March 21st, 2018 LETICIA TARRUELL Ultracold Quantum Gases Experimental group at ICFO

Leticia Tarruell got her PhD from the Ecole Normale Supérieure in Paris in 2008 under the supervision of Christophe Salomon, on the study of strongly interacting superfluid Fermi gases. As a postdoc in the group of Tilman Esslinger at the ETH Zurich she studied fermionic atoms in optical lattices as model systems for graphene and quantum magnetism. After a CNRS position at Institut d’Optique in Bordeaux, she joined ICFO in 2013. The Ultracold Quantum Gases experimental group that she leads explores quantum many-body physics with mixtures of ultracold quantum gases.

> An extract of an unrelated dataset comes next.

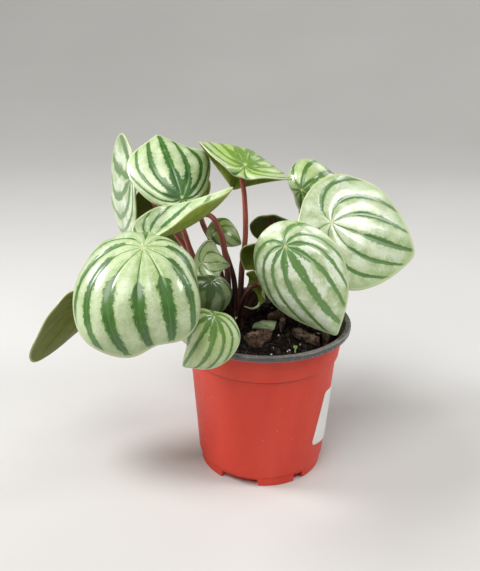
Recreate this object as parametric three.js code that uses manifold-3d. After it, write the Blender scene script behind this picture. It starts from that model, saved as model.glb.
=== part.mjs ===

Abstract Self-bound states appear in contexts as diverse as solitary waves in channels, optical solitons in non-linear media and liquid droplets. Their binding results from a balance between attractive forces, which tend to make the system collapse, and repulsive ones, which stabilize it to a finite size. In this talk, I will present our recent experiments on dilute quantum liquid droplets: macroscopic clusters of ultra-cold atoms that are eight orders of magnitude more dilute than liquid Helium, but have similar liquid-like properties. We have observed for the first time these droplets in a mixture of Bose-Einstein condensates with effective attractive interactions, and mapped out the associated liquid-to-gas transition [C. R. Cabrera et al., Science 359, 301 (2018)]. In a second series of experiments, we have placed such droplets in an optical waveguide and explored their connection to more conventional bright solitons [P. Cheiney et al., Phys. Rev. Lett. in press]. Interestingly, the existence of dilute quantum droplets is a direct result of quantum fluctuations. Thus, their properties constitute a sensitive test of quantum many-body theories.